▶ [DATASET]
______________________________
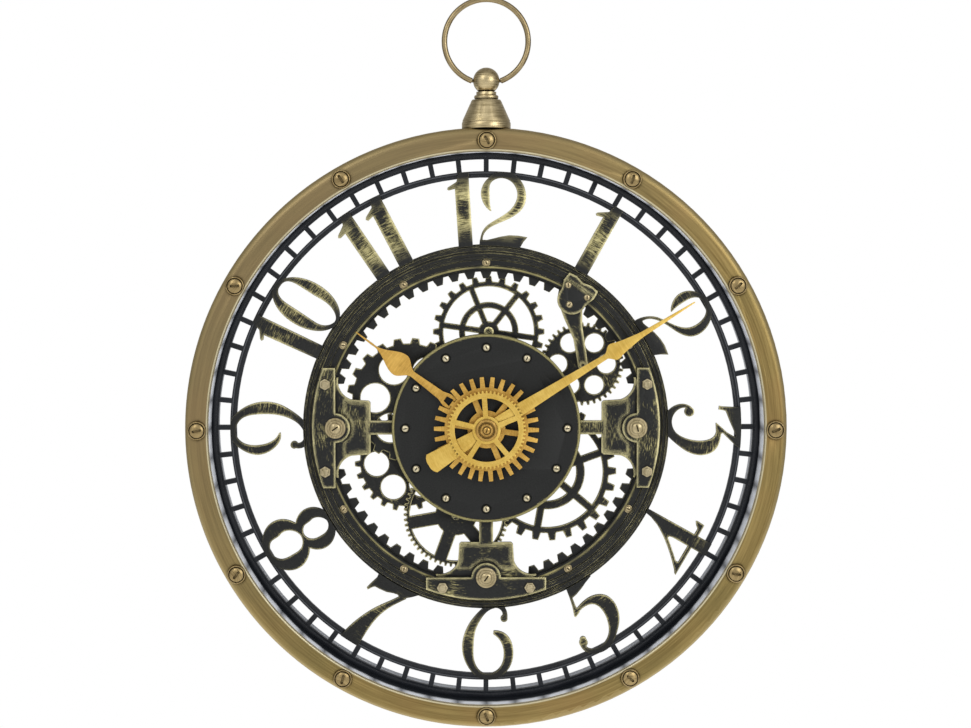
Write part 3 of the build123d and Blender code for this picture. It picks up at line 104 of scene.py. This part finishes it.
class Finish:
    """A node material and short ways to add to it."""

    def __init__(self, name, metallic, specular=0.5):
        self.material = bpy.data.materials.new(name)
        self.material.use_nodes = True
        self.tree = self.material.node_tree
        self.tree.nodes.clear()
        self.shader = self.node("ShaderNodeBsdfPrincipled")
        self.shader.inputs["Metallic"].default_value = metallic
        self.shader.inputs["Specular IOR Level"].default_value = specular
        output = self.node("ShaderNodeOutputMaterial")
        self.tree.links.new(self.shader.outputs["BSDF"], output.inputs["Surface"])
        self.place = self.node("ShaderNodeTexCoord").outputs["Object"]
        self.geometry = self.node("ShaderNodeNewGeometry")

    def node(self, kind, inputs=None, **settings):
        made = self.tree.nodes.new(kind)
        for key, value in settings.items():
            setattr(made, key, value)
        for key, value in (inputs or {}).items():
            self.put(made.inputs[key], value)
        return made

    def put(self, socket, value):
        """Links a socket to a node's output, or sets its value."""
        if isinstance(value, bpy.types.NodeSocket):
            self.tree.links.new(value, socket)
        else:
            socket.default_value = value

    def set(self, **inputs):
        """Sets the shader's inputs, with _ for a space in their names."""
        for key, value in inputs.items():
            self.put(self.shader.inputs[key.replace("_", " ")], value)

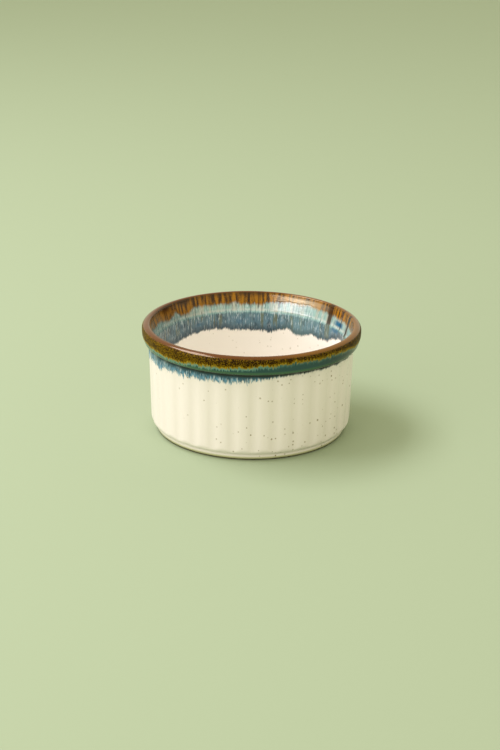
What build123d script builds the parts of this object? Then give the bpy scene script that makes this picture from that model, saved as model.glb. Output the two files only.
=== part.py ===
______________________________
▶ [WHAT IS EXPECTED]
Search the lines for "this". Copy each line that has it.

▶ [FULL SOLUTION]
Write part 3 of the build123d and Blender code for this picture. It picks up at line 104 of scene.py. This part finishes it.
What build123d script builds the parts of this object? Then give the bpy scene script that makes this picture from that model, saved as model.glb. Output the two files only.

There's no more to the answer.